By TIM REYNOLDS
AP Sports Writer
CORAL GABLES, Fla. (AP) — At Miami, next season is more than nine months away. No one knows who will coach. No one knows what the roster will look like. No one knows what styles of play will be utilized.
Very little of that matters right now to Brad Kaaya. To the Miami quarterback, 2016 essentially starts now.
Assuming bowl-eligible Miami actually gets a postseason bid, and there’s no reason to think it will not, three games remain on the 2015 schedule. In Kaaya’s estimation, something the Hurricanes — who are assured of falling short of their preseason goal, namely playing for an Atlantic Coast Conference title — can do to salvage this year is build momentum for next season and finish yet another tumult-filled Miami campaign the right way.

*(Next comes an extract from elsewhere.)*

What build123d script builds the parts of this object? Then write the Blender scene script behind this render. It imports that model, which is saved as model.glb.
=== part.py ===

"Obviously, it’s important to finish strong for our seniors who have done so much and been through so much, to send them out the right way," Kaaya said Tuesday. "At the same time, the end of the season is when the momentum can build. Look at all the teams last year that finished strong and started this year strong. So going into next year, that’s important for us."
That’s what Saturday’s home finale against Georgia Tech, the Nov. 27 regular-season finale at Pittsburgh and the bowl game mean for the Hurricanes. Everyone knows what Miami (6-4, 3-3) hasn’t done since joining the ACC — such as win 10 games, be ranked No. 1, win a conference title or even compete for a national championship — but for Kaaya, what’s of more importance is what the Hurricanes can do going forward.

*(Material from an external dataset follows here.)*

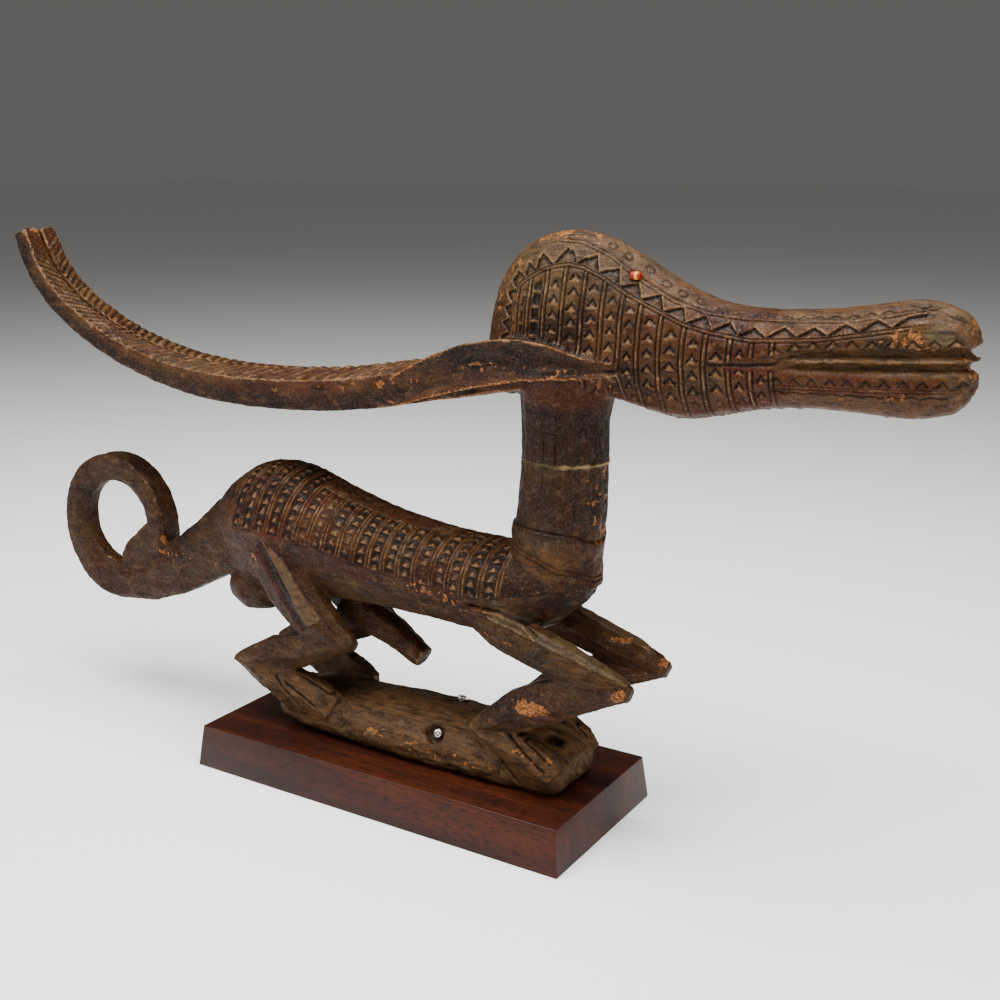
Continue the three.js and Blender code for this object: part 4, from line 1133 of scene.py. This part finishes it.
# %% Screws
SCREW_HEAD = (3.5, 2.8)  # radius and height
SCREW_DOME = 1.7  # how far in from the rim the head is rounded
SHANK = (2.0, 12.0)  # radius and length
CROSS = (4.2, 1.0, 1.5)  # length, width and depth of the recess
OUTWARD = {"top_screw": (0, 0.26, 0.97), "side_screw": (0, -0.93, 0.37)}


def bright_steel():
    """Zinc-plated steel, slightly scuffed: it mirrors the soft boxes in small hard spots."""
    material, tree, shader, place = fresh_material("zinc-plated steel")
    scuffed = spread(tree, noise(tree, place, 0.8, detail=3.0), 0.15, 0.35)
    fill(tree, shader, {"Base Color": colour("#c9c6c0"), "Metallic": 1.0, "Roughness": scuffed})
    return material


def domed_screw(name, seat, outward):
    radius, tall = SCREW_HEAD
    bpy.ops.object.select_all(action="DESELECT")
    middle = (0, 0, tall / 2 * MM)
    bpy.ops.mesh.primitive_cylinder_add(vertices=40, radius=radius * MM, depth=tall * MM, location=middle)
    made = bpy.context.object
    made.name = name
    bpy.ops.object.transform_apply(location=True)
    bpy.ops.object.mode_set(mode="EDIT")
    select_faces(made, (0, 0, 1))
    bpy.ops.mesh.bevel(offset=SCREW_DOME * MM, segments=5, profile=0.55, affect="EDGES")
    select_faces(made, (0, 0, -1))
    bpy.ops.mesh.inset(thickness=(radius - SHANK[0]) * MM)
    bpy.ops.mesh.extrude_region_move(TRANSFORM_OT_translate={"value": (0, 0, -SHANK[1] * MM)})
    bpy.ops.object.mode_set(mode="OBJECT")
    for long_x, long_y in ((CROSS[0], CROSS[1]), (CROSS[1], CROSS[0])):
        bpy.ops.mesh.primitive_cube_add(size=1, location=(0, 0, tall * MM))
        slot = bpy.context.object
        slot.scale = (long_x * MM, long_y * MM, 2 * CROSS[2] * MM)
        bpy.ops.object.transform_apply(location=True, rotation=False, scale=True)
        apply_modifier(made, "BOOLEAN", operation="DIFFERENCE", object=slot)
        bpy.data.objects.remove(slot)
    only(made)
    made.rotation_euler = Vector(outward).to_track_quat("Z", "Y").to_euler()
    made.location = seat
    bpy.ops.object.transform_apply(location=True, rotation=True, scale=False)
    bpy.ops.object.shade_smooth_by_angle(angle=math.radians(35))
    return made


steel = bright_steel()
for name, way in OUTWARD.items():
    outward = Vector(way).normalized()
    crown = max((v.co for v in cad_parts[name].data.vertices), key=outward.dot)
    head_screw = domed_screw(name + "_domed", crown - outward * SCREW_HEAD[1] * MM, outward)
    give(head_screw, steel)
    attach(head_screw, "root")
    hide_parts(name)
    print(name, "crown at", [round(v / MM, 1) for v in crown], "mm")

# %% [markdown]
# The eye is a small barrel bead of opaque glass, set in a drilled seat. Its colours were wound on side by
# side while the glass was soft, so the bands go straight round; the near-black band at one end is painted
# shade, for the dark of its hole.

# %% Bead
BEAD_LENGTH = 6.8
BEAD_RADIUS = 2.45
BEAD_EDGE = 1.0  # how far in from the rim an end is rounded
BEAD_HOLE = (0.8, 1.5)  # radius, and how deep it is sunk from each end
low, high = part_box("bead")
bead_middle = (low + high) / 2
bead_middle.x = low.x + BEAD_LENGTH / 2 * MM


def wound_glass():
    material, tree, shader, place = fresh_material("opaque wound glass")
    along = node(tree, "SeparateXYZ", {"Vector": place}).outputs["X"]
    half = BEAD_LENGTH / 2 * MM
    share = spread(tree, along, 0.0, 1.0, bead_middle.x - half, bead_middle.x + half)
    # The first, near-black stop is painted shade for the dark of the bead's hole at that end; the rest are
    # the glass's wound colours.
    bands = [(0.0, "#1d0402"), (0.2, "#7d0803"), (0.46, "#960b04")]
    bands += [(0.52, "#b99a2e"), (0.72, "#bfa338"), (0.8, "#8e2007")]
    banded = ramp(tree, share, bands)
    fill(tree, shader, {"Base Color": banded, "Roughness": 0.3, "Specular IOR Level": 0.25})
    return material


bpy.ops.object.select_all(action="DESELECT")
bpy.ops.mesh.primitive_cylinder_add(vertices=32, radius=BEAD_RADIUS * MM, depth=BEAD_LENGTH * MM)
bead = bpy.context.object
bead.name = "bead_banded"
bpy.ops.object.mode_set(mode="EDIT")
for way in ((0, 0, 1), (0, 0, -1)):
    select_faces(bead, way)
    bpy.ops.mesh.bevel(offset=BEAD_EDGE * MM, segments=5, affect="EDGES")
    select_faces(bead, way)
    bpy.ops.mesh.inset(thickness=(BEAD_RADIUS - BEAD_EDGE - BEAD_HOLE[0]) * MM)
    bpy.ops.mesh.extrude_region_move(TRANSFORM_OT_translate={"value": (0, 0, -BEAD_HOLE[1] * way[2] * MM)})
bpy.ops.object.mode_set(mode="OBJECT")
bead.rotation_euler = (0, math.radians(90), 0)
bead.location = bead_middle
bpy.ops.object.transform_apply(location=True, rotation=True, scale=False)
bpy.ops.object.shade_smooth_by_angle(angle=math.radians(50))
give(bead, wound_glass())
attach(bead, "root")
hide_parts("bead")
print("bead at", [round(v / MM, 1) for v in bead_middle], "mm")

# %% [markdown]
# Photographs of such pieces are lit by large soft boxes over a pale table, so that dark wood shows its
# edges by long, dull highlights.

# %% Table, lights and camera
bpy.ops.mesh.primitive_plane_add(size=40, location=(0, 0, 0))
table = bpy.context.object
table.name = "table"
paper, tree, shader, _ = fresh_material("matt white paper")
fill(tree, shader, {"Base Color": colour("#fbfbfa"), "Roughness": 1.0, "Specular IOR Level": 0.0})
give(table, paper)

world = bpy.data.worlds.new("soft room")
world.use_nodes = True
background = world.node_tree.nodes["Background"]
fill(world.node_tree, background, {"Color": colour("#cfcdca"), "Strength": 0.19})
bpy.context.scene.world = world


def soft_box(name, at, towards, size, watts):
    """A large square light that points at a place, in metres."""
    bpy.ops.object.light_add(type="AREA", location=at)
    light = bpy.context.object
    light.name = name
    light.data.shape = "RECTANGLE"
    light.data.size, light.data.size_y = size
    light.data.energy = watts
    light.rotation_euler = (Vector(towards) - Vector(at)).to_track_quat("-Z", "Y").to_euler()


soft_box("overhead softbox", (0.1, -0.25, 1.5), (0, 0, 0.2), (1.5, 1.0), 66)
soft_box("left softbox", (-1.1, -1.1, 0.9), (0, 0, 0.2), (0.9, 0.9), 16)
soft_box("right softbox", (1.4, -0.4, 0.7), (0.1, 0, 0.2), (0.7, 0.9), 9)

CAMERA_AT = (0.5213, -0.7221, 0.4456)
CAMERA_WAY = (-0.5115, 0.8215, -0.2521)
FOCAL_PIXELS = 1311.95
SENSOR = 36.0
PICTURE = 1000
bpy.ops.object.camera_add(location=CAMERA_AT)
camera = bpy.context.object
camera.rotation_euler = Vector(CAMERA_WAY).to_track_quat("-Z", "Y").to_euler()
camera.data.sensor_width = SENSOR
camera.data.lens = FOCAL_PIXELS * SENSOR / PICTURE
camera.data.clip_start = 0.02
bpy.context.scene.camera = camera
print("camera lens", round(camera.data.lens, 2), "mm")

"Guys know 8-4 is a lot better than 6-6," Kaaya said.
Playing for titles used to seem like a birthright to the Hurricanes, who won five national championships in a 19-season span ending in 2001 and have spent the last decade-plus in a perpetual rut trying to return to the game’s upper echelon. An easy parallel to draw is that Miami hasn’t been dominant since making its ACC debut in 2004.
The Hurricanes simply don’t believe changing leagues tells the story of their struggle.

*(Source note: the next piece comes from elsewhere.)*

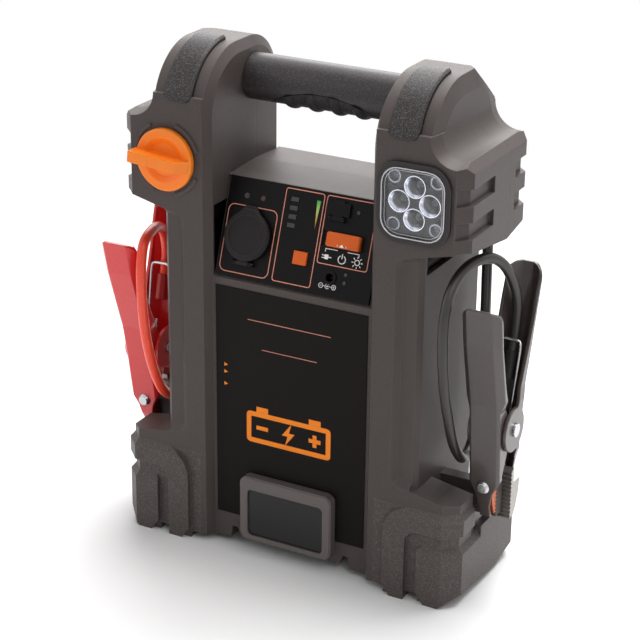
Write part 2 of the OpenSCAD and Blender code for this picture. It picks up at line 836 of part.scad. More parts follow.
module socket_cap() color("#242121") centred() on_panel() {
  translate([cap_u, cap_s, cap_lift]) difference() {
    union() {
      linear_extrude(cap_t) cap_outline(0);
      translate([0, 0, cap_t - eps]) linear_extrude(1) cap_outline(1);
    }
    // The face is sunk inside its raised rim
    translate([0, 0, cap_t]) linear_extrude(2) circle(cap_d / 2 - 3.4);
  }
  difference() {
    union() {
      translate([cap_u, hinge_s, hinge_n]) rod_x(1.7, 8);
      translate([cap_u - 4, hinge_s, cap_lift + 0.1]) cube([8, 5, 1.6]);
    }
    translate([cap_u, hinge_s, hinge_n]) rod_x(hinge_pin_r + run, 9);
  }
}

module socket_cap_pin() color("silver") centred() on_panel() translate([cap_u, hinge_s, hinge_n]) {
  rod_x(hinge_pin_r, 2 * (4.2 + 3));
}

// ---------- USB port ----------

module usb_port() color("silver") centred() on_panel() translate([usb_u, usb_s, 0]) {
  difference() {
    translate([-6.4, -2.7, -panel_t - 12]) cube([12.8, 5.4, 12.5]);
    translate([-6, -2.3, -panel_t - 10]) cube([12, 4.6, 15]);
  }
  translate([-5.5, 0.2, -panel_t - 10.1]) cube([11, 1.7, 9]);
}

module usb_cover() color("#242121") centred() on_panel() {
  translate([usb_u, usb_s, 0.4]) {
    translate([-usb_cover_w / 2, -usb_cover_h / 2, 0]) cube([usb_cover_w, usb_cover_h, 1.4]);
    translate([-5.2, -1.9, -2]) cube([10.4, 3.8, 2.1]);
    translate([-4, usb_cover_h / 2 - 1, 0]) cube([8, 2.4, 1]);
  }
  difference() {
    union() {
      translate([usb_u, usb_hinge_s, usb_hinge_n + 0.4]) rod_x(1.4, 6.8);
      translate([usb_u - 3.4, usb_hinge_s, 0.5]) cube([6.8, 3, 1.3]);
    }
    translate([usb_u, usb_hinge_s, usb_hinge_n + 0.4]) rod_x(hinge_pin_r + run, 9);
  }
}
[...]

"If you ask me if I think it was a mistake to move into the ACC, then I’ll put it on the record: No, I don’t think it was a mistake," Miami athletic director Blake James said. "I think it was a great move for our institution and our athletic program."
When Miami was an independent and then in the Big East, the Hurricanes made winning look easy. Since joining the ACC, regardless of coach, regardless of style, regardless of situation, the Hurricanes — even with perhaps the nation’s most fertile recruiting base to choose players from — have made nothing look easy.
For some fans and former players, it was unthinkable for a Miami team to go into a season listing an ACC divisional title as a goal. The reality is, even though Miami technically played for the ACC title in 2004 (in the pre-divisions era) and would have gone to the conference title game in 2012 had it not been for the NCAA scandal caused by the actions of a former booster, even that title is too daunting for Miami right now.
"Anytime you get an opportunity to be a bowl team, you’ve got to say that the season wasn’t a failure," said Miami interim coach Larry Scott, who took over for Al Golden last month. "Obviously, we’re at the University of Miami. Expectations are always high. We have high standards and expectations for our players and for ourselves as coaches and as a staff. But at the end of the day, it’s not a failure."
Plenty of people would surely disagree.
Miami’s last 10-win season was 2003, when the Hurricanes went 11-2 and beat Florida State in the Orange Bowl. Since then, 76 different FBS programs — that’s more than 60 percent of the nation’s programs — have had at least one 10-win record, and that number could conceivably grow to 85 by the end of this season. And 57 teams have been in the AP Top 25 since Miami last appeared in the poll.
Meanwhile, Miami has been topping out at nine wins, and needs to win out just to get there this year.
"Let’s finish it the right way," Kaaya said. "Let’s finish it like men and not give up because one goal is out of our reach."